Road to Hollywood: Pohlad comes from another Midwest dynasty, this one based in Minneapolis. He launched River Road Prods. in his hometown in 1987, with an eye to being a director. Being so far from Hollywood, River Road mainly churned out commercials and docus. Several years ago, Pohlad decided to focus on movies and made the big push West, opening an L.A. office. With CAA’s aid, he cut a financing deal with Focus Features and helped finance “Brokeback Mountain.” His gameplan is to work on a few select titles, versus a larger slate of projects.
Did you know? Pohlad is the son of Carl Pohlad, a self-made billionaire whose father was a railroad breakman and grew up in abject poverty. The family’s empire includes the Minnesota Twins, Marquette Financial Cos. and, of course, River Road. Pohlad senior has let his three sons stake out their own piece, with Bill Pohlad choosing entertainment. His brother Robert is CEO of PepsiAmericas, in which the family has a large equity stake.

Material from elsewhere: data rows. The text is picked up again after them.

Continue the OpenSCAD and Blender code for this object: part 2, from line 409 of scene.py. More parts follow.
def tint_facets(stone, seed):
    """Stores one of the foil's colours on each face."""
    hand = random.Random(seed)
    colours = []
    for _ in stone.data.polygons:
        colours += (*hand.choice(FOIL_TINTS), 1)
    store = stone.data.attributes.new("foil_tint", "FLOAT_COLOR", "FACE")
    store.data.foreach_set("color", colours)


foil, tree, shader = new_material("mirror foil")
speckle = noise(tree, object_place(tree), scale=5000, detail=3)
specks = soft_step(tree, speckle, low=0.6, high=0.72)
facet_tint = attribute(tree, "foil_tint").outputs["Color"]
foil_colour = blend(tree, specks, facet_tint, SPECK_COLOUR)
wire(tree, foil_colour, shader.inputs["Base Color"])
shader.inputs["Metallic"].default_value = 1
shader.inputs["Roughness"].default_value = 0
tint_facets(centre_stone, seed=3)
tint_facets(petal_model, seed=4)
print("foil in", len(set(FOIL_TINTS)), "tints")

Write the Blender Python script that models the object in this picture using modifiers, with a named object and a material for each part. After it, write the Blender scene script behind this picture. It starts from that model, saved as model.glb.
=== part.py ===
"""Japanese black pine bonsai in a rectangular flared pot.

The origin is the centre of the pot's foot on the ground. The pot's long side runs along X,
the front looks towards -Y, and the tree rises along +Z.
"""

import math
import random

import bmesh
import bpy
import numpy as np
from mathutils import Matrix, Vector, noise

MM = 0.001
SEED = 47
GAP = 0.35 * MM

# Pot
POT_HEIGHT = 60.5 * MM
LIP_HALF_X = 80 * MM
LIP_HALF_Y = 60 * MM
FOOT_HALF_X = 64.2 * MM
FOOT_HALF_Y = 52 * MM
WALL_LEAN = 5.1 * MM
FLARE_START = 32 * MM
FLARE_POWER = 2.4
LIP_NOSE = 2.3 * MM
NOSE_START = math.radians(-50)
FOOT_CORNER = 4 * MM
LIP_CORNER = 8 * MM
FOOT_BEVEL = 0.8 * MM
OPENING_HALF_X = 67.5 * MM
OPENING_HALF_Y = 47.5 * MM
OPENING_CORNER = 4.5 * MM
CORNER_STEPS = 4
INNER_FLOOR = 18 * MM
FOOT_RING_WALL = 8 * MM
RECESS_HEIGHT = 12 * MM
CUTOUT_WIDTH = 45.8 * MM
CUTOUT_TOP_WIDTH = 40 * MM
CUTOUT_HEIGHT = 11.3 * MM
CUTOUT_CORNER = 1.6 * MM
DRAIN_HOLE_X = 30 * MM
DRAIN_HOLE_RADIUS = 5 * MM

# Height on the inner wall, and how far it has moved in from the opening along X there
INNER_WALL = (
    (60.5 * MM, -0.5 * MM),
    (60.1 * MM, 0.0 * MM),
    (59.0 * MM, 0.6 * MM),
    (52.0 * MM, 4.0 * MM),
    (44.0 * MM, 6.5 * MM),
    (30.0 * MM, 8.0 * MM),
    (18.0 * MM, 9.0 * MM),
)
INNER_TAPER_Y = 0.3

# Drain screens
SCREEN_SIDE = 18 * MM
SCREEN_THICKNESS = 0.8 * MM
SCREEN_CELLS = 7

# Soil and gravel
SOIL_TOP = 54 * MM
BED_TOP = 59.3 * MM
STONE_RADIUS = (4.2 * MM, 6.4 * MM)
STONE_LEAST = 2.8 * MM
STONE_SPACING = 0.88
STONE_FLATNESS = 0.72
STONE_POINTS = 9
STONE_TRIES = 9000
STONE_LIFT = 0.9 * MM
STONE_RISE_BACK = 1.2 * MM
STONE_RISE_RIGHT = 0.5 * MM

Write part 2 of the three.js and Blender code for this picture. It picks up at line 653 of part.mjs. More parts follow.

Extracurricular: His 1½-year-old son.
Odd Lot Entertainment
Recent credits: “Green Street Hooligans,” “The Girls’ Guide to Hunting & Fishing”
Road to Hollywood: Pritzker is the daughter of Chicago’s Jay Pritzker, founder of the Hyatt Hotels empire. Like Kimmel, she’s been financing films for years. She got more heavily into production when founding Odd Lot with Deborah Del Prete in 2001. Producers say she’s smart, and passionate. She’s also a longtime stage producer.
Did you know? Maintaining a full-time residence in the Windy City, Pritzker gets high marks for being decidedly un-Hollywood. Her Zenlike attitude could have something to do with the fact that she’s spent a ton of time in Tibet since her first visit there in 1980s. She’s not a Buddhist, and says her interest springs more from a cultural and political perspective.
Extracurricular: Trekking in the Himalayas.
Recent credits: “Good Night, and Good Luck,” “Syriana,” “An Inconvenient Truth,” “North Country”
Road to Hollywood: Skoll, an unassuming Canadian, met eBay founder Pierre Omidyar in 1996. Omidyar hired him almost immediately to serve as the startup’s first prexy — and first full-time employee. He retired in 1998 from his post, but remains one of the company’s largest shareholders. In addition to his philanthropic efforts, Skoll decided to focus on films with a social message. His involvement in high-profile message movies such as George Clooney’s Edward R. Murrow/Sen. Joe McCarthy drama and Al Gore’s global warming docu put his financing and production company in the spotlight.
Did you know? His first job? Pumping gas. Today, he’s among Canada’s richest citizens. In Hollywood, he’s known as the town’s nicest guy.
Extracurricular: Amateur hypnotist
Yari Film Group
Recent credits: “Crash,” “The Illusionist,” “Prime”
Road to Hollywood: Yari, who studied cinematography in college, made his money in real estate before getting into the film biz. These days he’s probably the town’s most controversial indie producer. Earlier this year, he entered into a very public feud with former employee Cathy Schulman over producing credits for “Crash,” which his company financed and produced. Yari even took on the Academy of Motion Picture Arts & Sciences and the Producers Guild of America when they rejected his credit. Producers around town do give him credit for fighting the issue, but he’s often accused of being slow to pay his vendors. Then again, he’s also prolific, producing or exec producing more than 35 films since 2003.
Did you know? In his spare time, Yari is a volunteer Los Angeles County sheriff, assigned to the Lennox station in southwest Los Angeles, where things can get pretty rough. Until only recently, he was a sheriff’s captain. He says it provides a good release. It’s also part of the reason why he wanted to make “Crash.”
Extracurricular:Yari has been flying since he was 17, and owns an eight-seater plane and a helicopter, which he keeps in Santa Monica. He been known to land his helicopter at a friend’s ranch outside of Santa Barbara or in the Santa Monica Mountains for a picnic.